Witney Seibold’s Pick: The Minus Man (1999) 

Shooting Gallery

Owen Wilson’s appeal as a performer comes in his ease. He has played uptight, tough, or energetic characters, of course, but his on-screen persona is always infused with Wilson’s own ineffable affability. He may be clueless or even mean in certain roles, but he always has a gentle confidence; a quality that assures audiences that, somewhere, there is a realm where this character is king. 

In 1999, when Wilson’s star was still on the rise, prolific ’60s TV actor Hampton Fancher, also a screenwriter on Blade Runner, directed his only feature, a bizarrely languid contemplation on violence called The Minus Man. The film was a gentle narration by Owen Wilson’s Vann, a kind, calm, and sensitive soul who drifts from town to town looking for odd jobs and offering advice. He even has the occasional almost-romance, as with the laconic Ferrin (Janeane Garofalo). Also, Vann is a serial killer who murders women, often on short impulse. 

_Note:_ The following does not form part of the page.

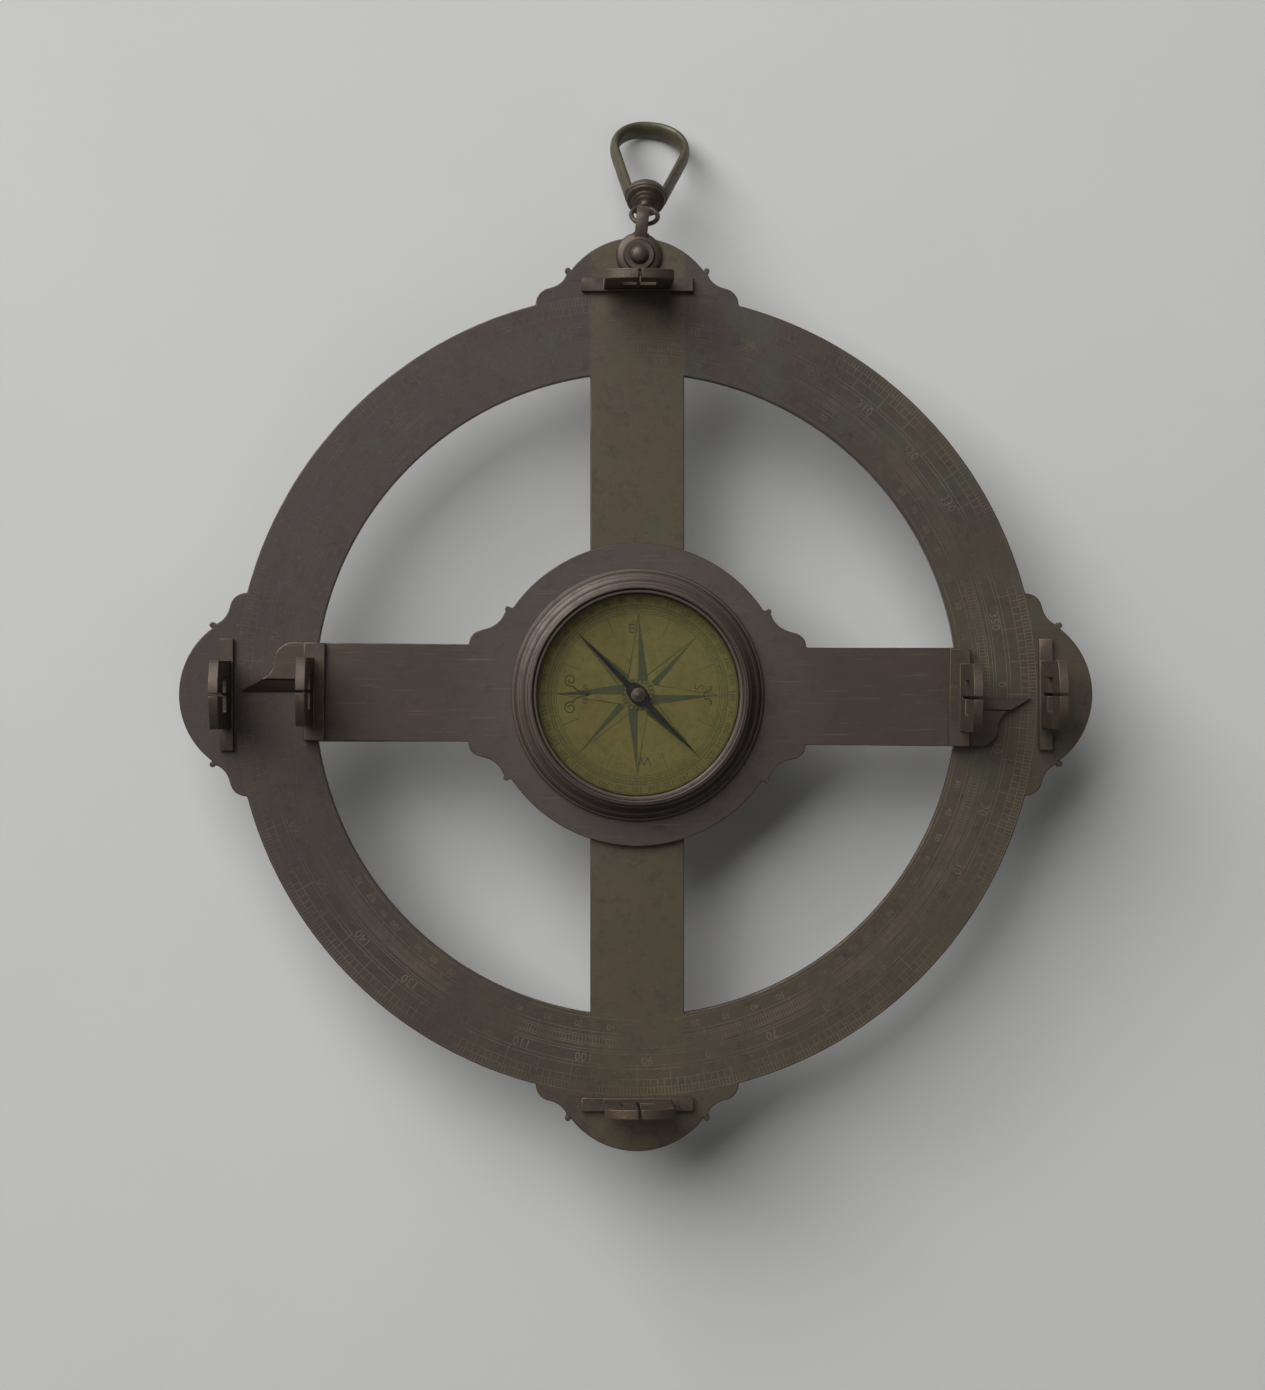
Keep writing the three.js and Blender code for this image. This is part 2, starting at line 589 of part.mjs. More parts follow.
function shackle() {
  const bore = RIVET_RADIUS + GAP;
  const front = turned([
    [bore, cheekInner], [CHEEK_RADIUS, cheekInner], [CHEEK_RADIUS, cheekInner + 1.2],
    [7.4, cheekInner + 2.1], [6, cheekInner + 2.6], [5.7, cheekTop], [bore, cheekTop],
    [bore, cheekInner],
  ], 24);
  const back = turned([
    [bore, -cheekTop], [6, -cheekTop], [CHEEK_RADIUS, -cheekInner - 1.2], [CHEEK_RADIUS, -cheekInner],
    [bore, -cheekInner], [bore, -cheekTop],
  ], 24);
  const start = 4; // where the strap leaves the rivet's surroundings
  const side = new THREE.Shape();
  side.moveTo(start, BOW_INNER);
  side.lineTo(start, BOW_OUTER);
  side.absarc(BOW_CENTRE, 0, BOW_OUTER, Math.PI / 2, -Math.PI / 2, true);
  side.lineTo(start, -BOW_OUTER);
  side.lineTo(start, -BOW_INNER);
  side.absarc(BOW_CENTRE, 0, BOW_INNER, -Math.PI / 2, Math.PI / 2, false);
  const bow = slab(side, -STRAP_WIDTH / 2, STRAP_WIDTH / 2, 8);
  bow.applyMatrix4(new THREE.Matrix4().makeBasis(
    new THREE.Vector3(0, 1, 0), new THREE.Vector3(0, 0, 1), new THREE.Vector3(1, 0, 0)));
  return join(front, back, bow);
}

add(suspension, 'shackle', shackle(), bronze);

// The eye, its collar and stem, and the loop share an axis that leaves the middle of the bow.
// They are made along +Y from the eye's middle, and lean together.
const leaning = new THREE.Group();
leaning.position.set(EYE_SIDE, BOW_CENTRE, 0);
leaning.rotation.x = LOOP_LEAN;
suspension.add(leaning);

function alongStem(points, segments) {
  return turned(points, segments).rotateX(-Math.PI / 2);
}

function swivelEye() {
  const eye = new THREE.TorusGeometry(EYE_RADIUS, EYE_WIRE, 8, 20);
  const stem = 2.2;
  const collar = alongStem([
    [0, 4.5], [1.9, 4.5], [2.6, 5.9], [4, 6.5], [4, 7.1], [5.2, 7.4], [5.2, 8], [6.4, 8.3],
    [7.3, 8.9], [7.3, LOOP_BOSS.start - GAP], [stem, LOOP_BOSS.start - GAP],
    [stem, LOOP_BOSS.end + 1.9], [3.2, LOOP_BOSS.end + 1.9], [2.4, LOOP_BOSS.end + 3],
    [0, LOOP_BOSS.end + 3.3],
  ], 18);
  return join(eye, collar);
}

add(leaning, 'swivel_eye', swivelEye(), bronze).position.y = EYE_OFFSET;
const washerStart = LOOP_BOSS.end + GAP;
add(leaning, 'swivel_washer', alongStem([
  [2.5, washerStart], [4.4, washerStart], [4.4, washerStart + 1], [2.5, washerStart + 1], [2.5, washerStart],
], 20), oldBrass).position.y = EYE_OFFSET;

function handLoop() {
  const legStart = new THREE.Vector3(6.2, LOOP_BOSS.start + 1.4, 0);
  const shoulder = new THREE.Vector3(12.9, 36, 0);
  const crown = new THREE.Vector3(0, LOOP_CROWN, 0);
  const left = (v) => new THREE.Vector3(-v.x, v.y, v.z);
  const bend = new THREE.Vector3(15.2, 44.5, 0);
  const crownHandle = new THREE.Vector3(10.5, LOOP_CROWN, 0);
  const path = new THREE.CurvePath();
  path.add(new THREE.LineCurve3(left(legStart), left(shoulder)));
  path.add(new THREE.CubicBezierCurve3(left(shoulder), left(bend), left(crownHandle), crown));
  path.add(new THREE.CubicBezierCurve3(crown, crownHandle, bend, shoulder));
  path.add(new THREE.LineCurve3(shoulder, legStart));
  const section = new THREE.Shape();
  section.absellipse(0, 0, LOOP_SECTION.across, LOOP_SECTION.inPlane, 0, 2 * Math.PI, false, 0);
  const bar = new THREE.ExtrudeGeometry(section, {
    steps: 32, curveSegments: 5, bevelEnabled: false, extrudePath: path,
  });
  const { start, end, radius } = LOOP_BOSS;
  const boss = alongStem([
    [2.5, start], [radius - 0.5, start], [radius, start + 0.6], [radius, end - 0.6], [radius - 0.5, end],
    [2.5, end], [2.5, start],
  ], 20);
  return join(bar, boss);
}

add(leaning, 'hand_loop', handLoop(), greenBrass).position.y = EYE_OFFSET;

export default group;
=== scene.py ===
"""A brass sighting circle: graduated ring on spokes, fixed sights, a turning alidade with its
own sights and compass, and a swivelling hand loop. It lies face up, its back boss on a pale floor.

Sizes are in millimetres and MM turns them to Blender's metres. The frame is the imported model's:
+Z out of the graduated face, +Y to the hand loop, the alidade's axis through the origin.
"""

import math

import bpy
from mathutils import Matrix, Vector


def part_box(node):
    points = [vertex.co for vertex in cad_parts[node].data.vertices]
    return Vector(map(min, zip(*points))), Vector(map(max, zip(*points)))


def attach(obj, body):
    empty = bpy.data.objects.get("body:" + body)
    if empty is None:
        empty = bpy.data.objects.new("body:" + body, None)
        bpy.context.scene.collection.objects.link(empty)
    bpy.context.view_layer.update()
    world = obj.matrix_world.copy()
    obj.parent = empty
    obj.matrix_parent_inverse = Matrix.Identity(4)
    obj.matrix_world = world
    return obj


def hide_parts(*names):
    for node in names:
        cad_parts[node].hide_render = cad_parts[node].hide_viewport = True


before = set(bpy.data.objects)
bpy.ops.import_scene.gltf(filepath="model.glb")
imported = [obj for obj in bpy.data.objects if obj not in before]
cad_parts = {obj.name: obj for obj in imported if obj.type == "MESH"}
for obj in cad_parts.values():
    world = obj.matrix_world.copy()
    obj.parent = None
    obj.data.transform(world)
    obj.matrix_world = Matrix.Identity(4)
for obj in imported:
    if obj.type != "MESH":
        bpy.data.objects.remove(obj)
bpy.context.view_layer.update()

MM = 0.001
MICRON = 1e-6


def low(node):
    """The underside of a CAD node, in mm."""
    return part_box(node)[0].z / MM


def top(node):
    """The upper side of a CAD node, in mm."""
    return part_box(node)[1].z / MM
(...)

This is not a film that glorifies its violence, and indeed keeps all its murders largely off-camera. This is not a twisted look at the blackened heart of the American male (see American Psycho for that). This is more a sad, almost regretful meditation on the way the hear operates, and how some people, no matter how warm, can still be complete sociopaths. As Vann, Wilson’s natural approachability is almost turned on ear. He’s not a smooth-talker or seducer or wicked incubus. He’s just a nice, friendly dude, safe in his cluelessness and good-heartedness. He’s also a slave to his impulses, and smart enough to elude capture. Is his friendliness an act, or is it convenient for his dark hobby? It’s definitely one of the best Owen Wilson movies ever.